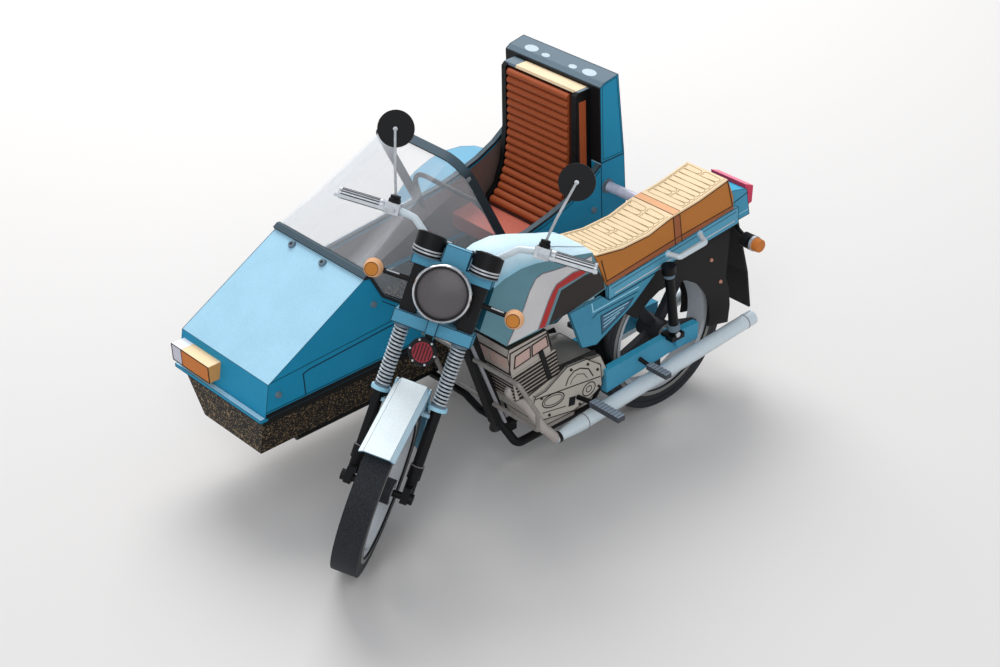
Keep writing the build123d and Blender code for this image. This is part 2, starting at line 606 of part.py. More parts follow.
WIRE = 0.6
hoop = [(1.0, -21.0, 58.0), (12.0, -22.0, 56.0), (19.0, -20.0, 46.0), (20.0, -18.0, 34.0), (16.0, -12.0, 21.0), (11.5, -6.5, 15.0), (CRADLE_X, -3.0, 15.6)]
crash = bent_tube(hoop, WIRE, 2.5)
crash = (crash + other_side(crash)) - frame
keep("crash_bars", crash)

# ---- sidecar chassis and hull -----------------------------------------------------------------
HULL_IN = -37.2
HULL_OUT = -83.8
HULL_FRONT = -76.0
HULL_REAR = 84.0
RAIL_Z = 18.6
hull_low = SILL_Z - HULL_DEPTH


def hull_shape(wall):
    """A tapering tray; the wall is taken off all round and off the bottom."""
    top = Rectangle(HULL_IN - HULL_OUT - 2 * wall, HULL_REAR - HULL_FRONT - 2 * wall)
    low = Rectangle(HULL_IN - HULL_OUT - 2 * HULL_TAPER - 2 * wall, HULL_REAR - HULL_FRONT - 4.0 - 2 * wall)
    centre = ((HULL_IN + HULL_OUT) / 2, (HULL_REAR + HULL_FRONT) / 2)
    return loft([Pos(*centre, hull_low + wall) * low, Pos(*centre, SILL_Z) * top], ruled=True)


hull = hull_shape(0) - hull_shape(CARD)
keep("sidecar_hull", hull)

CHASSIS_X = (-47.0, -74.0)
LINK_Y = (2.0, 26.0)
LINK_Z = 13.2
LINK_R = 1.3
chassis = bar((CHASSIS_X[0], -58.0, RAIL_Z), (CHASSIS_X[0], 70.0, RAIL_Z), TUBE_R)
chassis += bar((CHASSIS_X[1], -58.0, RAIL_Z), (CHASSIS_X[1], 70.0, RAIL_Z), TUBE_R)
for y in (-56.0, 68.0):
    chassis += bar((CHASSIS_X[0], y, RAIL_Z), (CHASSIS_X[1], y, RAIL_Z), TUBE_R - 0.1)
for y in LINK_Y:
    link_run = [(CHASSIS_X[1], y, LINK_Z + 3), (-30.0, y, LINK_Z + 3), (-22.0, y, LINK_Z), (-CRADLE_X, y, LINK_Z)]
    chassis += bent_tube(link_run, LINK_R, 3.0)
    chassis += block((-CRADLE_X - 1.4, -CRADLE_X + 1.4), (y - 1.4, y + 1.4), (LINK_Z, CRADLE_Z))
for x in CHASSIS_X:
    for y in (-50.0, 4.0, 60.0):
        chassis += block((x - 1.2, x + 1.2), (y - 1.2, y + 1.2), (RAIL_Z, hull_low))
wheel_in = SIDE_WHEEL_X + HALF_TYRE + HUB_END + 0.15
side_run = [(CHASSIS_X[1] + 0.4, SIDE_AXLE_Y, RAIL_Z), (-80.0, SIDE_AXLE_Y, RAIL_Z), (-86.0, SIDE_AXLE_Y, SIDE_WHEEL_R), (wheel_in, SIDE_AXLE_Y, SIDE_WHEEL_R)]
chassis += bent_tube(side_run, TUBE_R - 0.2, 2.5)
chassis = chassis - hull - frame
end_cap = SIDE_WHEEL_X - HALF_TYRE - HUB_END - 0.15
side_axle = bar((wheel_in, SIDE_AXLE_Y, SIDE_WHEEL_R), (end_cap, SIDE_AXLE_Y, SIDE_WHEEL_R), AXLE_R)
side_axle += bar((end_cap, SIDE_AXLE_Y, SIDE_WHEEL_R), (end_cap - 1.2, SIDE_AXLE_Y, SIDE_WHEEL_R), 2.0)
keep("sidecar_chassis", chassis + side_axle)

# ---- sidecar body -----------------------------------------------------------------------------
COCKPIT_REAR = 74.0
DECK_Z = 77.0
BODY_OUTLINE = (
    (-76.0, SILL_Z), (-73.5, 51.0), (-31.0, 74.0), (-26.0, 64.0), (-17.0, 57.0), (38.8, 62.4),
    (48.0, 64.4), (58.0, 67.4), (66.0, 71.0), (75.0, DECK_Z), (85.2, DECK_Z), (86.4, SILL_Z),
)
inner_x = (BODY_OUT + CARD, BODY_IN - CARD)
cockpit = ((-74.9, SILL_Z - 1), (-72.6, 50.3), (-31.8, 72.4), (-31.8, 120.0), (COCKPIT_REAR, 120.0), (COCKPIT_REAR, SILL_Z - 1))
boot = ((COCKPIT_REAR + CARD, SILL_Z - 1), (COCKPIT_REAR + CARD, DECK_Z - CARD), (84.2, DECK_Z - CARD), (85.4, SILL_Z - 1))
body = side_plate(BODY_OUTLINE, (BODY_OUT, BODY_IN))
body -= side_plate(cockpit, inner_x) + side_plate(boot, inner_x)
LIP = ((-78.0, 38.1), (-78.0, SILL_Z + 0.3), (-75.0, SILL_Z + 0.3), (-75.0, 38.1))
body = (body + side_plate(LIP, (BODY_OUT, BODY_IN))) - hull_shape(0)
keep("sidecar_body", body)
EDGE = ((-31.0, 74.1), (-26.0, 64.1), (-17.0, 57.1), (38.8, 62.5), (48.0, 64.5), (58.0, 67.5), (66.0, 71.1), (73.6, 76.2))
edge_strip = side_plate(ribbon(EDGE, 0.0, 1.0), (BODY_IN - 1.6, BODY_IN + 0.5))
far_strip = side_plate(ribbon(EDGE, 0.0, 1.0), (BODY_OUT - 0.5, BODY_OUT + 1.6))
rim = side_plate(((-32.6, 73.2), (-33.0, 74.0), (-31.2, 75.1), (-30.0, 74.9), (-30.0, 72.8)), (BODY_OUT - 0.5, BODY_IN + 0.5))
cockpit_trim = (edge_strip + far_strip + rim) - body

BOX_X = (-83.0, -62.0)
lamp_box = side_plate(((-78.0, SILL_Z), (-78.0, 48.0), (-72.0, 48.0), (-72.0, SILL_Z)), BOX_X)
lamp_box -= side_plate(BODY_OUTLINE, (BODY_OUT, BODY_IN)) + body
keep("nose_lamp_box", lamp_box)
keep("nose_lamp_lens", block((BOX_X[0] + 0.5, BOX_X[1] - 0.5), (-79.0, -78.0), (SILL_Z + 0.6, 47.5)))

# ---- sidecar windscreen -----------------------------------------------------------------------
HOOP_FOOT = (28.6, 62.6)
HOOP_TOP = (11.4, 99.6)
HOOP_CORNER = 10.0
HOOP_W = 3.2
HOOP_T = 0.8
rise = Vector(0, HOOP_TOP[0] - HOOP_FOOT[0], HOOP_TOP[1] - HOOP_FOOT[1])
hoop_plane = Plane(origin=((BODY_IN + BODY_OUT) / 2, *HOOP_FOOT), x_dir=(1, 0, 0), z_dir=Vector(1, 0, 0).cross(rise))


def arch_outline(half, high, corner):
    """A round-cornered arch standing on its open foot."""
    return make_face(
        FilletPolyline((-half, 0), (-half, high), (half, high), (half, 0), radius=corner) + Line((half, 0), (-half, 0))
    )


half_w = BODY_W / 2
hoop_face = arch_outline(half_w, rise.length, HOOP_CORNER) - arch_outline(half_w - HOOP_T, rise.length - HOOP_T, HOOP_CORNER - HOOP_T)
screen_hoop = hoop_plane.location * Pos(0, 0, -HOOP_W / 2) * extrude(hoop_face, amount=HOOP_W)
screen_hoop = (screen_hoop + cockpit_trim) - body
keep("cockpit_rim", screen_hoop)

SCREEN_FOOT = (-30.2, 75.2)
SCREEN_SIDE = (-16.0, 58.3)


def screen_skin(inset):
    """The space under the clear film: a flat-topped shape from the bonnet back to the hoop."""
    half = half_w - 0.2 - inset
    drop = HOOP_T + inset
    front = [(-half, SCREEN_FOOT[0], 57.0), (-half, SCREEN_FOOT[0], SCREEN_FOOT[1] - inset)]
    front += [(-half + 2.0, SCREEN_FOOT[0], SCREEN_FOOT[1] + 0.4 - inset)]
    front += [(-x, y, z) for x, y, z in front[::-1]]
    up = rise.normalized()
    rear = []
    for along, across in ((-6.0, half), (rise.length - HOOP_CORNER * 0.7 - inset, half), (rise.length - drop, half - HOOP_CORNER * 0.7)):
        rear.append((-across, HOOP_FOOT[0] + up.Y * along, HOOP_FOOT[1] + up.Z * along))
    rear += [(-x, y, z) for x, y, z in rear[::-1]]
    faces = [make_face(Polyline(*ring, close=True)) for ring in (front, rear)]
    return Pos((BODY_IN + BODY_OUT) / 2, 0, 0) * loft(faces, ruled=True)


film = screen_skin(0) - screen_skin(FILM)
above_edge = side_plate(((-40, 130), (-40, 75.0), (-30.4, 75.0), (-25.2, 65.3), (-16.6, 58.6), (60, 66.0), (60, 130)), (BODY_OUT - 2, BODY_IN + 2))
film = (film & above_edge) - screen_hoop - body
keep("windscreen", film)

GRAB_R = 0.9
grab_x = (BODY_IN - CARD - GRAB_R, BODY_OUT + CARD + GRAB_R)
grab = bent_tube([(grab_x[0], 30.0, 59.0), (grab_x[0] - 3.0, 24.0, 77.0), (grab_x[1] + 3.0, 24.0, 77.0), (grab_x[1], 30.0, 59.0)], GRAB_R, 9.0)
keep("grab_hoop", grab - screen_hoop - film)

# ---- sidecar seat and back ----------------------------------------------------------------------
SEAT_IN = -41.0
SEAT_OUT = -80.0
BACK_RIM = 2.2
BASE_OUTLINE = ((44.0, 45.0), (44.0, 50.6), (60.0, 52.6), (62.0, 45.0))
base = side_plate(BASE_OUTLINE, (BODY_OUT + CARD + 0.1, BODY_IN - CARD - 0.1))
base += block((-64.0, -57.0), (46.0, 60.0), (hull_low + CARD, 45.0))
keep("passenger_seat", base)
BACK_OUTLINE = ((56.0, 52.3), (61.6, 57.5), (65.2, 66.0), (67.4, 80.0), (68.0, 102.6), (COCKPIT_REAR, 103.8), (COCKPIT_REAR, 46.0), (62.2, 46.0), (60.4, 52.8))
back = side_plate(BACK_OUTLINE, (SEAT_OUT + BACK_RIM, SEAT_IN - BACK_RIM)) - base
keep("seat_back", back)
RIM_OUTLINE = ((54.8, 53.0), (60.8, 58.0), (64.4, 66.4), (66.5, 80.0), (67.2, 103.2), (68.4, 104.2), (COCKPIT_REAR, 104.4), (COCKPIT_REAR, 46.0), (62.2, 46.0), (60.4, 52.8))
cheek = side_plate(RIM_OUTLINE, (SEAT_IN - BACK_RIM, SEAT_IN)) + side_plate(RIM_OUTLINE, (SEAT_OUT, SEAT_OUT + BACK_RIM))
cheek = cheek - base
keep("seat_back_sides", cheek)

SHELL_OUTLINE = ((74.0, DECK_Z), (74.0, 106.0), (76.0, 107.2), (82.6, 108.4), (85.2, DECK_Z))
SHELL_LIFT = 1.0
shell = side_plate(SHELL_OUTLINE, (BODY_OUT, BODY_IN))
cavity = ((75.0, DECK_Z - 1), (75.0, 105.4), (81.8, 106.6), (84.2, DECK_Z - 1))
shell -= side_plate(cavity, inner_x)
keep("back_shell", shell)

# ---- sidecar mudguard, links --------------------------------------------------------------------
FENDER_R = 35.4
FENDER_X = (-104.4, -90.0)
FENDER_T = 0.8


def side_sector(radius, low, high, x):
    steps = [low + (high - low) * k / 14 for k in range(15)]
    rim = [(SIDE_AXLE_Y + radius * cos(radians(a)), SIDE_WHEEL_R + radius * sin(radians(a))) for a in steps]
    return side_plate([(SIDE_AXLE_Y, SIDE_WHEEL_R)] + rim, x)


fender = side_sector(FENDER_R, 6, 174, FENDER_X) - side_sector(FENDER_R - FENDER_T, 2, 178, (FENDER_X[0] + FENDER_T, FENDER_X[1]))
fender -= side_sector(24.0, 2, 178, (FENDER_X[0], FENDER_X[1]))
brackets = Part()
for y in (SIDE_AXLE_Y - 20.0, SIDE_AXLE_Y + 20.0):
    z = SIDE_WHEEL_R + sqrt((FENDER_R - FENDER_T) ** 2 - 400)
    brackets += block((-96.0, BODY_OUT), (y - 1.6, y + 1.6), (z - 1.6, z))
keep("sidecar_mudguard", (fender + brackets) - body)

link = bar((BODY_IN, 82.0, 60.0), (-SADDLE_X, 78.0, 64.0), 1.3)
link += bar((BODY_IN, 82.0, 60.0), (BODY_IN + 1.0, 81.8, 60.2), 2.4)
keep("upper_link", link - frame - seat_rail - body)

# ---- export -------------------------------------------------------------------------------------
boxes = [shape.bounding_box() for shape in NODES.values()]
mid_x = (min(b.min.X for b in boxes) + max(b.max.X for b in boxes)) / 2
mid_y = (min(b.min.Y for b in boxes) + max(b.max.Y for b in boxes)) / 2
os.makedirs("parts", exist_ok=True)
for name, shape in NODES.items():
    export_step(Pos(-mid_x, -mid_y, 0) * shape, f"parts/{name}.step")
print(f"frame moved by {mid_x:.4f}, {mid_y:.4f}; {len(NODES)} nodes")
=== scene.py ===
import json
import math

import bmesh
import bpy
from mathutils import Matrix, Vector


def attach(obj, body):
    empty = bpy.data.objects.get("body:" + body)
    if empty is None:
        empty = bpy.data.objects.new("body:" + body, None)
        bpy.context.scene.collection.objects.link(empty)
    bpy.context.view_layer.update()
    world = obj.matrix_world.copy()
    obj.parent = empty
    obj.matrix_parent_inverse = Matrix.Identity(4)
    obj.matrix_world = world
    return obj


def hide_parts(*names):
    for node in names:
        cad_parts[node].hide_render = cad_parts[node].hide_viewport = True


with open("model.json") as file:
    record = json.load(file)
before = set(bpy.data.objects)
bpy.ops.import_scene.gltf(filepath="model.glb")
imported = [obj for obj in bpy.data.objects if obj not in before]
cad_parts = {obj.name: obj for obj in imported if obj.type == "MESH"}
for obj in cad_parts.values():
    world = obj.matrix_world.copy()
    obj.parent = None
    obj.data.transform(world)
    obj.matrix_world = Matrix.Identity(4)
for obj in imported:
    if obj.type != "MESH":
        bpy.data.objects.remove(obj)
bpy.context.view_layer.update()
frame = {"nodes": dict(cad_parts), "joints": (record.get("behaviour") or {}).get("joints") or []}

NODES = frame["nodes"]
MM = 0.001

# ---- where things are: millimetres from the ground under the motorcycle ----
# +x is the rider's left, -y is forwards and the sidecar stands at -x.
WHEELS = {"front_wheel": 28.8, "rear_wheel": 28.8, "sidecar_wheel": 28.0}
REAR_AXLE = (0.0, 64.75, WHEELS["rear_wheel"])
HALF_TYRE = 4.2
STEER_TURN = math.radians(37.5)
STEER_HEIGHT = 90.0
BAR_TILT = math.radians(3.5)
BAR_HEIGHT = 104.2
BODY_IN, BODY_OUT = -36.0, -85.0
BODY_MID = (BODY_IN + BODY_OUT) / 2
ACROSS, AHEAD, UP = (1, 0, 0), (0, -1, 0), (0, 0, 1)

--

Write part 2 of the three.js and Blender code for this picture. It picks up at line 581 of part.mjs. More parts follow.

_TO DO_:
From the entries above, give again exactly the lines running from the line with "bpy.data.objects.remove(obj)" to the line with "ACROSS, AHEAD, UP"; include both of those lines.

_THE ANSWER_:
        bpy.data.objects.remove(obj)
bpy.context.view_layer.update()
frame = {"nodes": dict(cad_parts), "joints": (record.get("behaviour") or {}).get("joints") or []}

NODES = frame["nodes"]
MM = 0.001

# ---- where things are: millimetres from the ground under the motorcycle ----
# +x is the rider's left, -y is forwards and the sidecar stands at -x.
WHEELS = {"front_wheel": 28.8, "rear_wheel": 28.8, "sidecar_wheel": 28.0}
REAR_AXLE = (0.0, 64.75, WHEELS["rear_wheel"])
HALF_TYRE = 4.2
STEER_TURN = math.radians(37.5)
STEER_HEIGHT = 90.0
BAR_TILT = math.radians(3.5)
BAR_HEIGHT = 104.2
BODY_IN, BODY_OUT = -36.0, -85.0
BODY_MID = (BODY_IN + BODY_OUT) / 2
ACROSS, AHEAD, UP = (1, 0, 0), (0, -1, 0), (0, 0, 1)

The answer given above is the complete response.